By less sharply reducing public funding as fees rise, there would still be an incentive for parents to pay fees and thus contribute to the national education spend. At the same time government would be withdrawing from funding high fee schools (like School E in table 2), enabling them to reallocate these funds to disadvantaged students and low SES schools. (Currently, the Federal Government gives extreme high-fee schools like Kings and Trinity Grammar, who charge parents in excess of $20,000 annually, an extra $3000 or $4000 per student per year) . In table 2, the positive incentive for private schools to reduce fees and to thus enrol more underprivileged students would remain (although becoming less powerful than in figure 1).

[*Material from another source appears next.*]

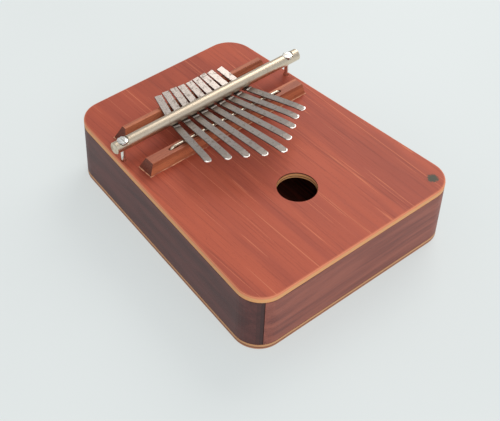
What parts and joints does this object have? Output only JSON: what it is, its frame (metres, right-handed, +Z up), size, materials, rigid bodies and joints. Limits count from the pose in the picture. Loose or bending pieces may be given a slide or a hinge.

Albrechtsen poses a further objection, framed in less prudential, more moral terms. In her eyes, the government would in effect be taxing parents for spending more on their child’s education. The same argument was expressed to me in person by the former ANU economist and newly elected Labor MP, Andrew Leigh. It is illustrated in table 2 where a parent who spends nothing on education receives $10,000 of government support, while a parent who spends $15,000 on their child’s education, receives no government support. On the face of it, it seems intrinsically unfair to "tax" people on this relatively worthy kind of expenditure. Rather than reward people for working hard and sacrificing for their children, they are "punished". This line of argument often leads advocates of private education to argue for a flat government contribution to each child’s education or a voucher system, irrespective of need and parental income.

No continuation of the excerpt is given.